As for techno-fixes, I think you should address each one on its merits - this one seems exorbitantly expensive and probably impractical, but I strongly believe we can meet all our energy needs using a combination of wind, solar (solar thermal, thin film, PV and passive), geothermal, biogas and ocean (tidal and wave) power, and a largely electrified transport infrastructure (combined with some biofuel usage).

Just like Nuclear Fusion, this satellite power stuff is another example of Biffvernon's "Peculiar Theory of Relativity"...

...Commercial nuclear fusion is 40 years away. It has been 40 years away for a long time - and always will be 40 years away, no matter how fast scientists and engineers work...

Commercial nuclear fusion is 40 years away. It has been 40 years away for a long time - and always will be 40 years away, no matter how fast scientists and engineers work...
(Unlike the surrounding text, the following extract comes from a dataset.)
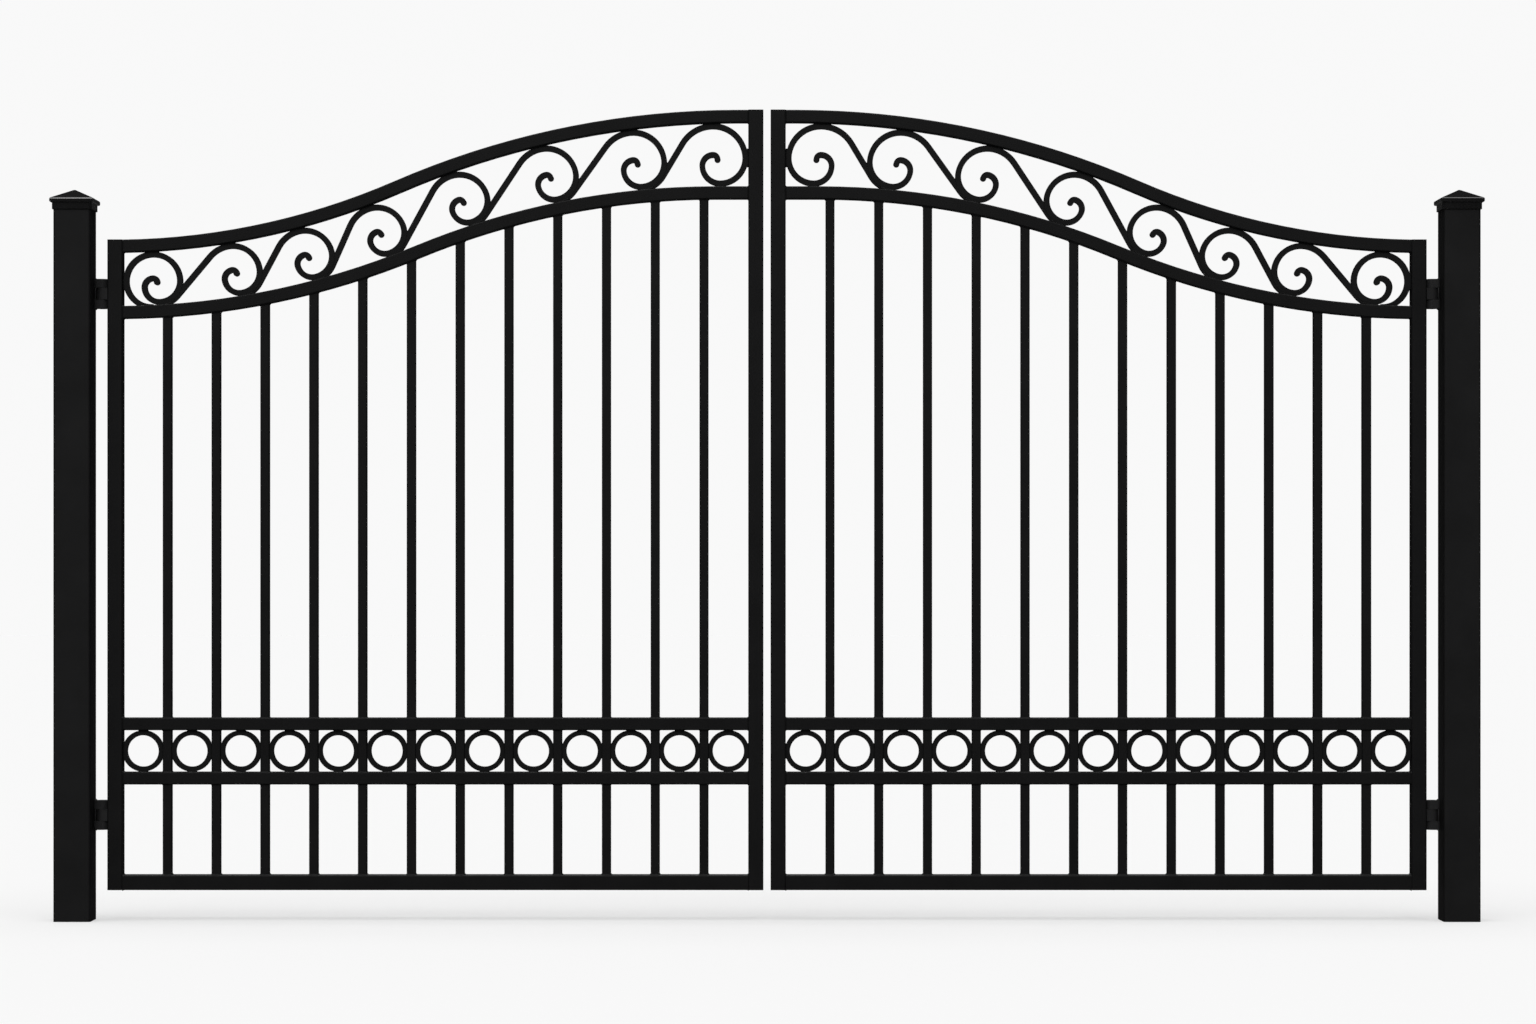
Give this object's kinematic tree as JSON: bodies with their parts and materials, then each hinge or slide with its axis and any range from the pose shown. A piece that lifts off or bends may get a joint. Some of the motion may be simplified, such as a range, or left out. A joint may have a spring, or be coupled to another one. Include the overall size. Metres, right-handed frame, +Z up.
{
  "type": "double leaf driveway gate",
  "caption": "black steel driveway gate with two swinging leaves that arch up to the middle, a band of scrolls, a band of rings, plain pickets, and two square posts with pyramid caps",
  "frame": {"origin": "centre of the left post's foot, on the ground", "axes": "+Z up; +X along the gate from the left post to the right post, as seen from the street; -Y is the street side and both leaves open towards +Y"},
  "size_m": [3.954, 0.1205, 2.247],
  "materials": {
    "leaf_coating": "satin black powder coat",
    "scrollwork_coating": "satin black powder coat",
    "post_coating": "satin black powder coat",
    "cap_coating": "satin black powder coat on a casting",
    "hinge_coating": "satin black powder coat"
  },
  "bodies": {
    "posts": {"left_post": "post_coating", "left_post_cap": "cap_coating", "left_upper_hinge_post_half": "hinge_coating", "left_upper_hinge_pin": "hinge_coating", "left_lower_hinge_post_half": "hinge_coating", "left_lower_hinge_pin": "hinge_coating", "right_post": "post_coating", "right_post_cap": "cap_coating", "right_upper_hinge_post_half": "hinge_coating", "right_upper_hinge_pin": "hinge_coating", "right_lower_hinge_post_half": "hinge_coating", "right_lower_hinge_pin": "hinge_coating"},
    "left_leaf": {"left_leaf_hinge_stile": "leaf_coating", "left_leaf_meeting_stile": "leaf_coating", "left_leaf_bottom_rail": "leaf_coating", "left_leaf_lower_middle_rail": "leaf_coating", "left_leaf_upper_middle_rail": "leaf_coating", "left_leaf_lower_curved_rail": "leaf_coating", "left_leaf_top_rail": "leaf_coating", "left_leaf_pickets": "leaf_coating", "left_leaf_rings": "scrollwork_coating", "left_leaf_scrolls": "scrollwork_coating", "left_upper_hinge_leaf_half": "hinge_coating", "left_lower_hinge_leaf_half": "hinge_coating"},
    "right_leaf": {"right_leaf_hinge_stile": "leaf_coating", "right_leaf_meeting_stile": "leaf_coating", "right_leaf_bottom_rail": "leaf_coating", "right_leaf_lower_middle_rail": "leaf_coating", "right_leaf_upper_middle_rail": "leaf_coating", "right_leaf_lower_curved_rail": "leaf_coating", "right_leaf_top_rail": "leaf_coating", "right_leaf_pickets": "leaf_coating", "right_leaf_rings": "scrollwork_coating", "right_leaf_scrolls": "scrollwork_coating", "right_upper_hinge_leaf_half": "hinge_coating", "right_lower_hinge_leaf_half": "hinge_coating"}
  },
  "joints": [
    {"name": "left_leaf_swing", "type": "hinge", "parent": "posts", "child": "left_leaf", "pos_m": [0.0695, 0.043, 0.29], "axis": [0, 0, 1], "range_deg": [0, 110]},
    {"name": "right_leaf_swing", "type": "hinge", "parent": "posts", "child": "right_leaf", "pos_m": [3.7645, 0.043, 0.29], "axis": [0, 0, -1], "range_deg": [0, 110]}
  ]
}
Actually its worse than that. When I started working on Fusion in 79, it was only 25years away. And a retirement aged fellow who'd been working on it from the beginning, thought it was a simple bait-and-switch job when he started. The feeling was they would crack it within a couple of years, and then switch the recruited scientists into Nuclear weapons work. So it has gone from 2 years away, to 25, and now 40 or 50!

Is it Nassim writes about that? The probability of big projects to fade into increasing distance if they aren't completed on time the first time?